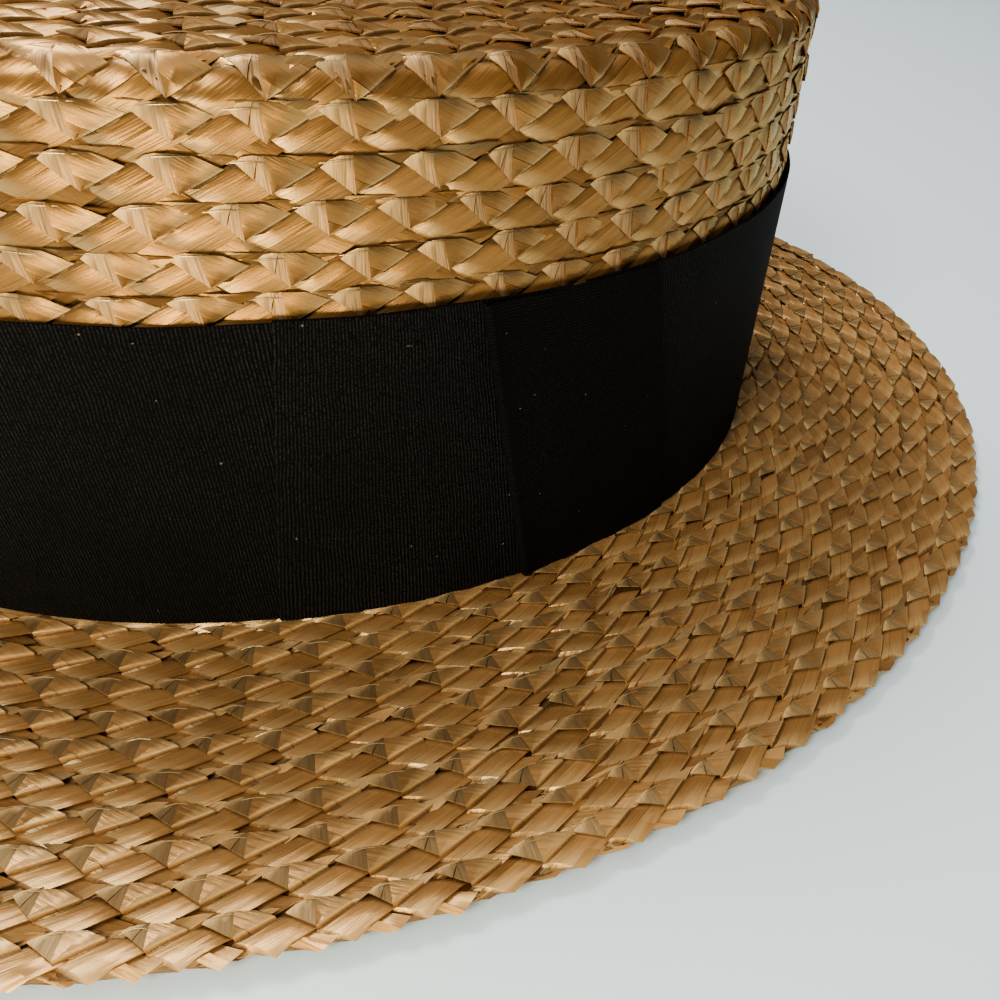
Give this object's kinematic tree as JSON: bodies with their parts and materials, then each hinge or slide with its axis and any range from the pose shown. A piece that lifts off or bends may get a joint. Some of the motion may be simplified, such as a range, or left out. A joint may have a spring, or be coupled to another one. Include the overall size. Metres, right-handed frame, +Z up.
{
  "type": "straw boater hat",
  "caption": "Oval straw boater with a flat crown, a flat stiff brim and a wide ribbon band with a flat side bow.",
  "frame": {"origin": "centre of the oval at the level that the brim rests on", "axes": "+Z up through the crown, X along the head's length with +X towards the back of the head, -Y towards the wearer's left, which carries the bow"},
  "size_m": [0.328, 0.28, 0.0984],
  "materials": {
    "straw": "golden brown varnished straw plait, satin with glossy highlights",
    "ribbon": "black ribbed grosgrain, matt"
  },
  "bodies": {
    "root": {"crown_tip": "straw", "crown_side": "straw", "brim": "straw", "brim_edge": "straw", "hat_band": "ribbon", "bow_front_loop": "ribbon", "bow_back_loop": "ribbon", "bow_knot": "ribbon"}
  },
  "joints": []
}
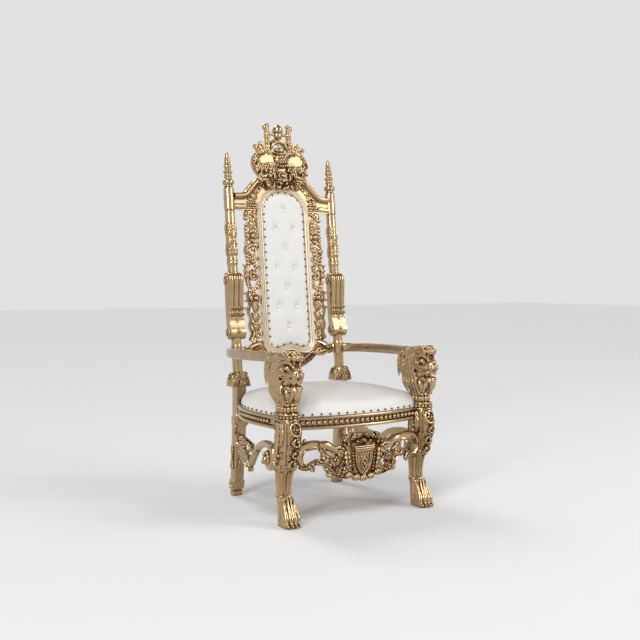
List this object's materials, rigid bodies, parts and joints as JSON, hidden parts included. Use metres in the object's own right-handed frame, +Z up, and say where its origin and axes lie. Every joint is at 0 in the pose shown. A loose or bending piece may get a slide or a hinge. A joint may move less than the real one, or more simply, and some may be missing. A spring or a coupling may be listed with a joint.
{
  "type": "throne",
  "caption": "High-backed carved and gilded throne with lion-headed front legs on paw feet, a crowned crest, a pierced back and white upholstery.",
  "frame": {"origin": "on the floor, under the middle of the throne's bounding box", "axes": "+Z up, -Y towards the front, where a sitter faces, and +X towards the right of someone who stands in front of it"},
  "size_m": [0.7926, 0.856, 1.8007],
  "materials": {
    "gilt_wood": "antique gold paint over carved wood, satin, with dark glaze in the hollows",
    "white_upholstery": "soft matt white artificial leather"
  },
  "bodies": {
    "root": {"crest_rail": "gilt_wood", "panel_moulding": "gilt_wood", "side_strip_right": "gilt_wood", "side_strip_left": "gilt_wood", "lower_back_rail": "gilt_wood", "back_pad": "white_upholstery", "rear_post_right": "gilt_wood", "rear_post_left": "gilt_wood", "front_leg_right": "gilt_wood", "front_leg_left": "gilt_wood", "arm_right": "gilt_wood", "arm_left": "gilt_wood", "side_rail_right": "gilt_wood", "side_rail_left": "gilt_wood", "side_apron_right": "gilt_wood", "side_apron_left": "gilt_wood", "front_rail": "gilt_wood", "rear_rail": "gilt_wood", "front_apron": "gilt_wood", "seat_cushion": "white_upholstery"}
  },
  "joints": []
}
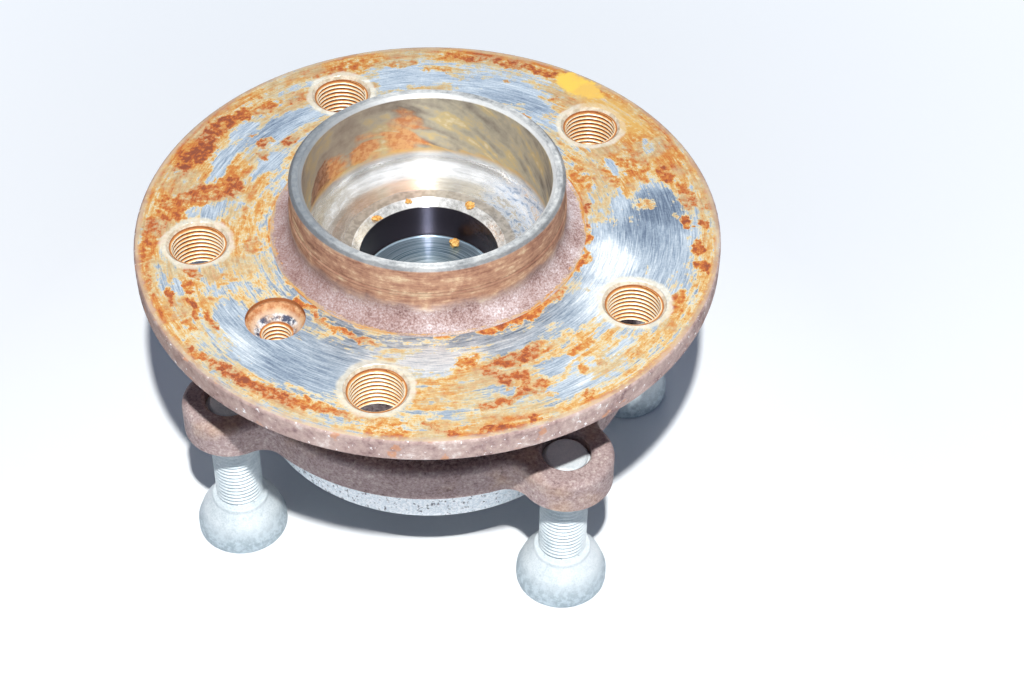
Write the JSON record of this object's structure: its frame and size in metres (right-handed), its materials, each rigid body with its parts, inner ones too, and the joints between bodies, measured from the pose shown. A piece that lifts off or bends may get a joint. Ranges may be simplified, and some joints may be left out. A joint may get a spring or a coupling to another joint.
{
  "type": "wheel hub bearing",
  "caption": "Wheel hub bearing: a flanged hub with a pilot collar and blind bore turns on two rows of balls in an eared outer ring that bolts to a knuckle.",
  "frame": {"origin": "centre of the wheel flange's outboard face, on the spin axis", "axes": "+Z along the spin axis, outboard, towards the wheel; +X and +Y lie in the wheel face"},
  "size_m": [0.1428, 0.1428, 0.0954],
  "materials": {
    "hub_steel": "turned forging with patches of surface rust",
    "ring_steel": "forged and evenly rusted, with one bright turned spigot",
    "bearing_steel": "ground",
    "ball_steel": "polished",
    "cage_plastic": "moulded, glass filled",
    "seal_steel": "pressed strip",
    "seal_rubber": "moulded",
    "encoder_rubber": "smooth, ferrite filled",
    "zinc_flake": "pale silver zinc flake coating"
  },
  "bodies": {
    "knuckle_side": {"outer_ring": "ring_steel", "outboard_seal_core": "seal_steel", "outboard_seal_lip": "seal_rubber", "inboard_seal_case": "seal_steel", "inboard_seal_lip": "seal_rubber"},
    "hub": {"hub_flange": "hub_steel", "hub_spindle": "hub_steel", "inner_ring": "bearing_steel", "inboard_flinger": "seal_steel", "encoder_ring": "encoder_rubber"},
    "outboard_row": {"outboard_cage": "cage_plastic", "outboard_ball_01": "ball_steel", "outboard_ball_02": "ball_steel", "outboard_ball_03": "ball_steel", "outboard_ball_04": "ball_steel", "outboard_ball_05": "ball_steel", "outboard_ball_06": "ball_steel", "outboard_ball_07": "ball_steel", "outboard_ball_08": "ball_steel", "outboard_ball_09": "ball_steel", "outboard_ball_10": "ball_steel", "outboard_ball_11": "ball_steel", "outboard_ball_12": "ball_steel", "outboard_ball_13": "ball_steel", "outboard_ball_14": "ball_steel"},
    "inboard_row": {"inboard_cage": "cage_plastic", "inboard_ball_01": "ball_steel", "inboard_ball_02": "ball_steel", "inboard_ball_03": "ball_steel", "inboard_ball_04": "ball_steel", "inboard_ball_05": "ball_steel", "inboard_ball_06": "ball_steel", "inboard_ball_07": "ball_steel", "inboard_ball_08": "ball_steel", "inboard_ball_09": "ball_steel", "inboard_ball_10": "ball_steel", "inboard_ball_11": "ball_steel", "inboard_ball_12": "ball_steel", "inboard_ball_13": "ball_steel", "inboard_ball_14": "ball_steel"},
    "ear_bolt_1": {"bolt_1": "zinc_flake"},
    "ear_bolt_2": {"bolt_2": "zinc_flake"},
    "ear_bolt_3": {"bolt_3": "zinc_flake"},
    "ear_bolt_4": {"bolt_4": "zinc_flake"}
  },
  "joints": [
    {"name": "hub_spin", "type": "hinge", "parent": "knuckle_side", "child": "hub", "pos_m": [0, 0, 0], "axis": [0, 0, 1], "continuous": true},
    {"name": "outboard_row_spin", "type": "hinge", "parent": "knuckle_side", "child": "outboard_row", "pos_m": [0, 0, 0], "axis": [0, 0, 1], "continuous": true},
    {"name": "inboard_row_spin", "type": "hinge", "parent": "knuckle_side", "child": "inboard_row", "pos_m": [0, 0, 0], "axis": [0, 0, 1], "continuous": true},
    {"name": "bolt_1_travel", "type": "slide", "parent": "knuckle_side", "child": "ear_bolt_1", "axis": [0, 0, 1], "range_m": [-0.0075, 0.017]},
    {"name": "bolt_2_travel", "type": "slide", "parent": "knuckle_side", "child": "ear_bolt_2", "axis": [0, 0, 1], "range_m": [-0.0075, 0.017]},
    {"name": "bolt_3_travel", "type": "slide", "parent": "knuckle_side", "child": "ear_bolt_3", "axis": [0, 0, 1], "range_m": [-0.0075, 0.017]},
    {"name": "bolt_4_travel", "type": "slide", "parent": "knuckle_side", "child": "ear_bolt_4", "axis": [0, 0, 1], "range_m": [-0.0075, 0.017]}
  ],
  "couplings": [
    {"joint": "outboard_row_spin", "follows": "hub_spin", "ratio": 0.42847},
    {"joint": "inboard_row_spin", "follows": "hub_spin", "ratio": 0.42847}
  ]
}
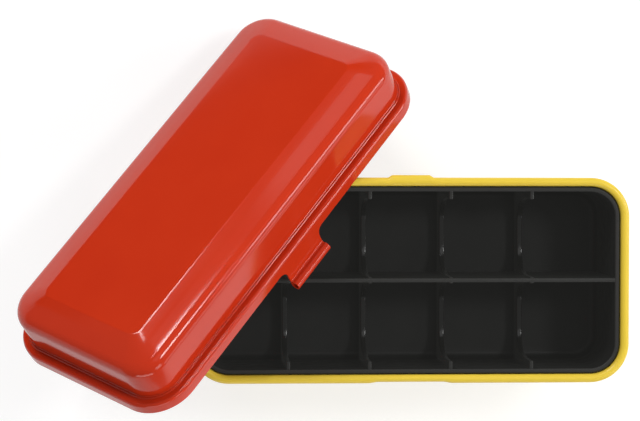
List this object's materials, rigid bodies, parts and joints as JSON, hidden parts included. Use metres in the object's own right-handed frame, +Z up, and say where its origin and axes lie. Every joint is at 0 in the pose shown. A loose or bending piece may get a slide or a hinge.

::::

→ Stated task
Write out all of the records once more, exactly.

→ Full solution
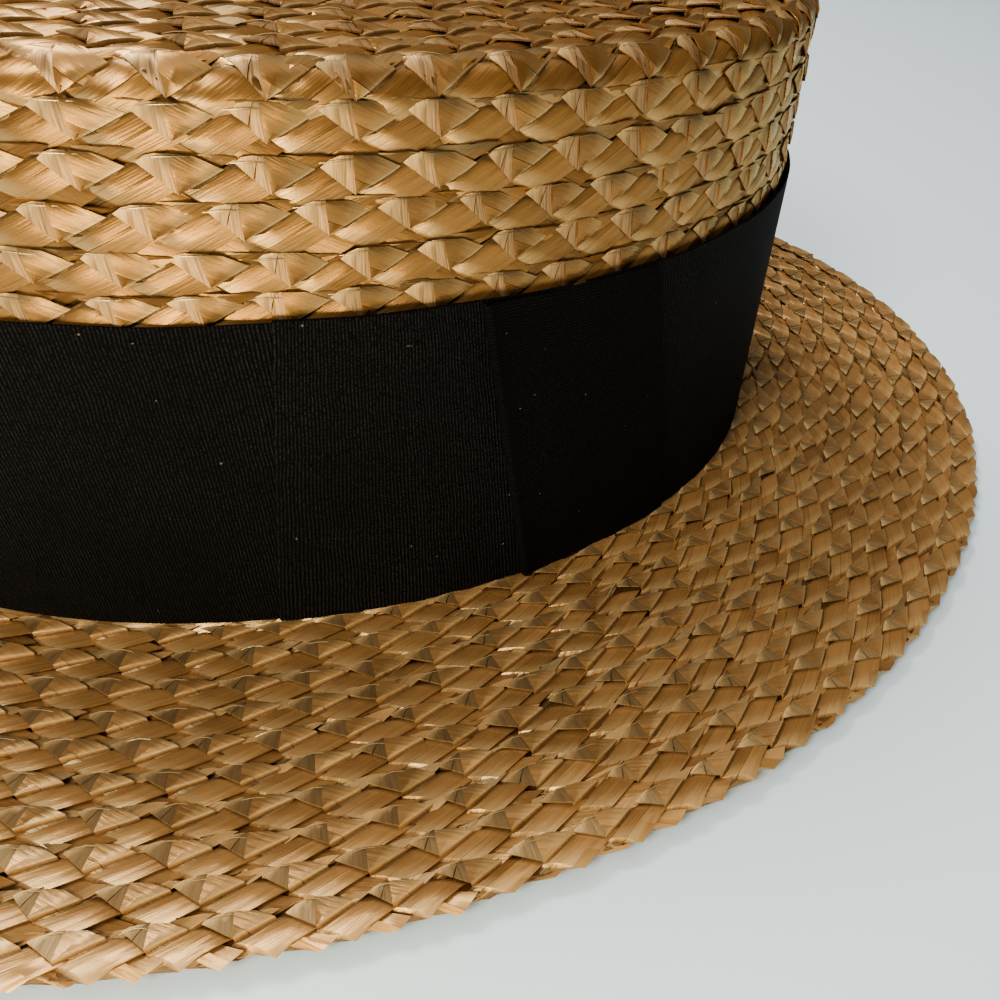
Give this object's kinematic tree as JSON: bodies with their parts and materials, then each hinge or slide with its axis and any range from the pose shown. A piece that lifts off or bends may get a joint. Some of the motion may be simplified, such as a range, or left out. A joint may have a spring, or be coupled to another one. Include the overall size. Metres, right-handed frame, +Z up.
{
  "type": "straw boater hat",
  "caption": "Oval straw boater with a flat crown, a flat stiff brim and a wide ribbon band with a flat side bow.",
  "frame": {"origin": "centre of the oval at the level that the brim rests on", "axes": "+Z up through the crown, X along the head's length with +X towards the back of the head, -Y towards the wearer's left, which carries the bow"},
  "size_m": [0.328, 0.28, 0.0984],
  "materials": {
    "straw": "golden brown varnished straw plait, satin with glossy highlights",
    "ribbon": "black ribbed grosgrain, matt"
  },
  "bodies": {
    "root": {"crown_tip": "straw", "crown_side": "straw", "brim": "straw", "brim_edge": "straw", "hat_band": "ribbon", "bow_front_loop": "ribbon", "bow_back_loop": "ribbon", "bow_knot": "ribbon"}
  },
  "joints": []
}
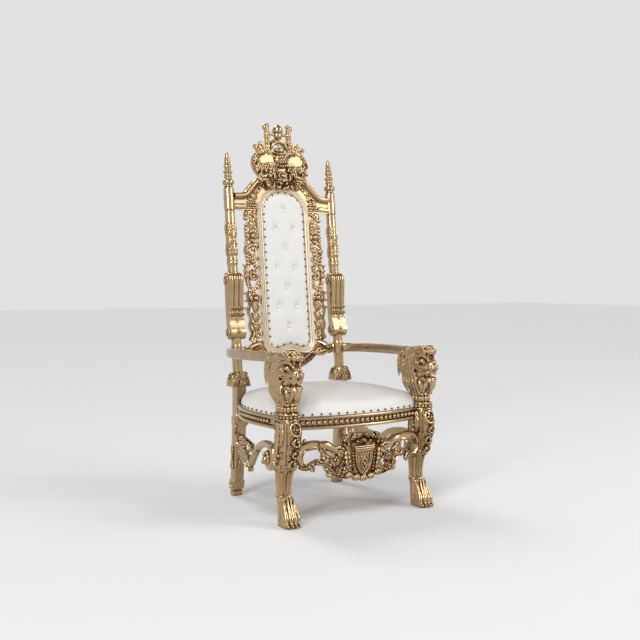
List this object's materials, rigid bodies, parts and joints as JSON, hidden parts included. Use metres in the object's own right-handed frame, +Z up, and say where its origin and axes lie. Every joint is at 0 in the pose shown. A loose or bending piece may get a slide or a hinge. A joint may move less than the real one, or more simply, and some may be missing. A spring or a coupling may be listed with a joint.
{
  "type": "throne",
  "caption": "High-backed carved and gilded throne with lion-headed front legs on paw feet, a crowned crest, a pierced back and white upholstery.",
  "frame": {"origin": "on the floor, under the middle of the throne's bounding box", "axes": "+Z up, -Y towards the front, where a sitter faces, and +X towards the right of someone who stands in front of it"},
  "size_m": [0.7926, 0.856, 1.8007],
  "materials": {
    "gilt_wood": "antique gold paint over carved wood, satin, with dark glaze in the hollows",
    "white_upholstery": "soft matt white artificial leather"
  },
  "bodies": {
    "root": {"crest_rail": "gilt_wood", "panel_moulding": "gilt_wood", "side_strip_right": "gilt_wood", "side_strip_left": "gilt_wood", "lower_back_rail": "gilt_wood", "back_pad": "white_upholstery", "rear_post_right": "gilt_wood", "rear_post_left": "gilt_wood", "front_leg_right": "gilt_wood", "front_leg_left": "gilt_wood", "arm_right": "gilt_wood", "arm_left": "gilt_wood", "side_rail_right": "gilt_wood", "side_rail_left": "gilt_wood", "side_apron_right": "gilt_wood", "side_apron_left": "gilt_wood", "front_rail": "gilt_wood", "rear_rail": "gilt_wood", "front_apron": "gilt_wood", "seat_cushion": "white_upholstery"}
  },
  "joints": []
}
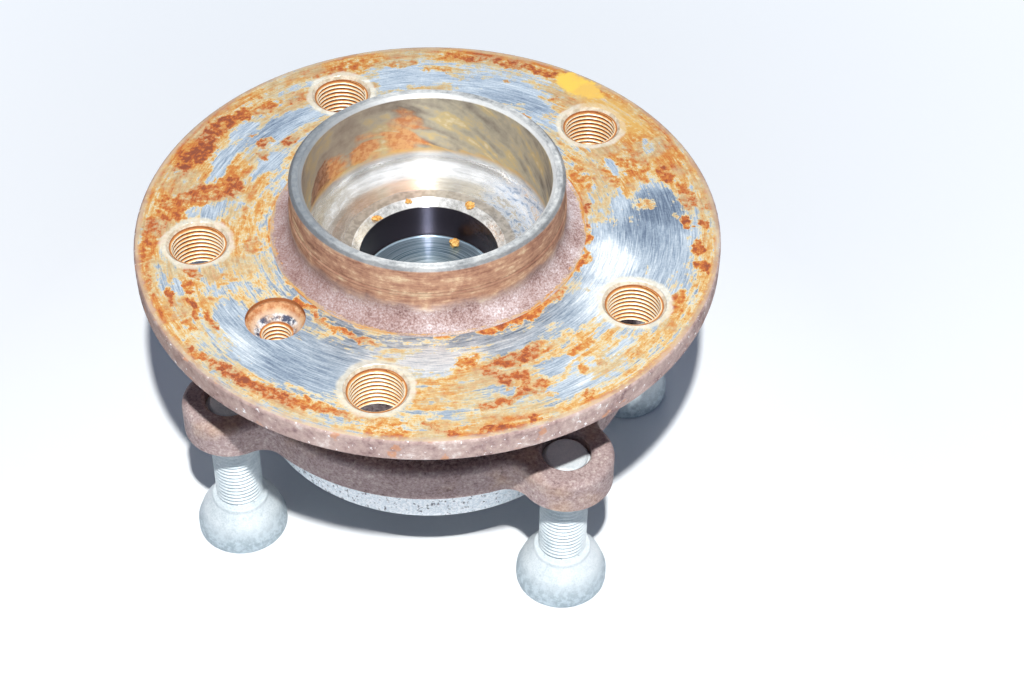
Write the JSON record of this object's structure: its frame and size in metres (right-handed), its materials, each rigid body with its parts, inner ones too, and the joints between bodies, measured from the pose shown. A piece that lifts off or bends may get a joint. Ranges may be simplified, and some joints may be left out. A joint may get a spring or a coupling to another joint.
{
  "type": "wheel hub bearing",
  "caption": "Wheel hub bearing: a flanged hub with a pilot collar and blind bore turns on two rows of balls in an eared outer ring that bolts to a knuckle.",
  "frame": {"origin": "centre of the wheel flange's outboard face, on the spin axis", "axes": "+Z along the spin axis, outboard, towards the wheel; +X and +Y lie in the wheel face"},
  "size_m": [0.1428, 0.1428, 0.0954],
  "materials": {
    "hub_steel": "turned forging with patches of surface rust",
    "ring_steel": "forged and evenly rusted, with one bright turned spigot",
    "bearing_steel": "ground",
    "ball_steel": "polished",
    "cage_plastic": "moulded, glass filled",
    "seal_steel": "pressed strip",
    "seal_rubber": "moulded",
    "encoder_rubber": "smooth, ferrite filled",
    "zinc_flake": "pale silver zinc flake coating"
  },
  "bodies": {
    "knuckle_side": {"outer_ring": "ring_steel", "outboard_seal_core": "seal_steel", "outboard_seal_lip": "seal_rubber", "inboard_seal_case": "seal_steel", "inboard_seal_lip": "seal_rubber"},
    "hub": {"hub_flange": "hub_steel", "hub_spindle": "hub_steel", "inner_ring": "bearing_steel", "inboard_flinger": "seal_steel", "encoder_ring": "encoder_rubber"},
    "outboard_row": {"outboard_cage": "cage_plastic", "outboard_ball_01": "ball_steel", "outboard_ball_02": "ball_steel", "outboard_ball_03": "ball_steel", "outboard_ball_04": "ball_steel", "outboard_ball_05": "ball_steel", "outboard_ball_06": "ball_steel", "outboard_ball_07": "ball_steel", "outboard_ball_08": "ball_steel", "outboard_ball_09": "ball_steel", "outboard_ball_10": "ball_steel", "outboard_ball_11": "ball_steel", "outboard_ball_12": "ball_steel", "outboard_ball_13": "ball_steel", "outboard_ball_14": "ball_steel"},
    "inboard_row": {"inboard_cage": "cage_plastic", "inboard_ball_01": "ball_steel", "inboard_ball_02": "ball_steel", "inboard_ball_03": "ball_steel", "inboard_ball_04": "ball_steel", "inboard_ball_05": "ball_steel", "inboard_ball_06": "ball_steel", "inboard_ball_07": "ball_steel", "inboard_ball_08": "ball_steel", "inboard_ball_09": "ball_steel", "inboard_ball_10": "ball_steel", "inboard_ball_11": "ball_steel", "inboard_ball_12": "ball_steel", "inboard_ball_13": "ball_steel", "inboard_ball_14": "ball_steel"},
    "ear_bolt_1": {"bolt_1": "zinc_flake"},
    "ear_bolt_2": {"bolt_2": "zinc_flake"},
    "ear_bolt_3": {"bolt_3": "zinc_flake"},
    "ear_bolt_4": {"bolt_4": "zinc_flake"}
  },
  "joints": [
    {"name": "hub_spin", "type": "hinge", "parent": "knuckle_side", "child": "hub", "pos_m": [0, 0, 0], "axis": [0, 0, 1], "continuous": true},
    {"name": "outboard_row_spin", "type": "hinge", "parent": "knuckle_side", "child": "outboard_row", "pos_m": [0, 0, 0], "axis": [0, 0, 1], "continuous": true},
    {"name": "inboard_row_spin", "type": "hinge", "parent": "knuckle_side", "child": "inboard_row", "pos_m": [0, 0, 0], "axis": [0, 0, 1], "continuous": true},
    {"name": "bolt_1_travel", "type": "slide", "parent": "knuckle_side", "child": "ear_bolt_1", "axis": [0, 0, 1], "range_m": [-0.0075, 0.017]},
    {"name": "bolt_2_travel", "type": "slide", "parent": "knuckle_side", "child": "ear_bolt_2", "axis": [0, 0, 1], "range_m": [-0.0075, 0.017]},
    {"name": "bolt_3_travel", "type": "slide", "parent": "knuckle_side", "child": "ear_bolt_3", "axis": [0, 0, 1], "range_m": [-0.0075, 0.017]},
    {"name": "bolt_4_travel", "type": "slide", "parent": "knuckle_side", "child": "ear_bolt_4", "axis": [0, 0, 1], "range_m": [-0.0075, 0.017]}
  ],
  "couplings": [
    {"joint": "outboard_row_spin", "follows": "hub_spin", "ratio": 0.42847},
    {"joint": "inboard_row_spin", "follows": "hub_spin", "ratio": 0.42847}
  ]
}
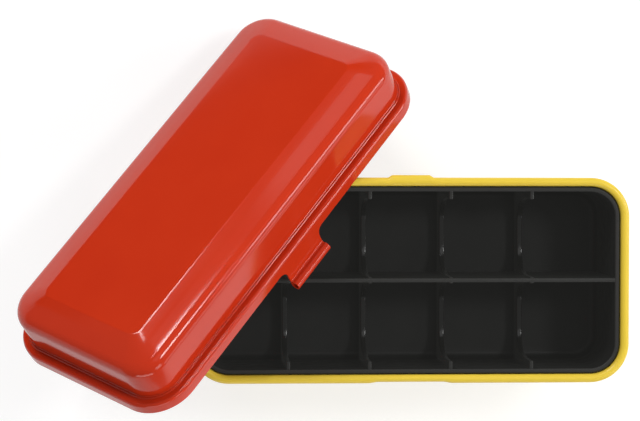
List this object's materials, rigid bodies, parts and joints as JSON, hidden parts included. Use metres in the object's own right-handed frame, +Z up, and say where its origin and axes lie. Every joint is at 0 in the pose shown. A loose or bending piece may get a slide or a hinge.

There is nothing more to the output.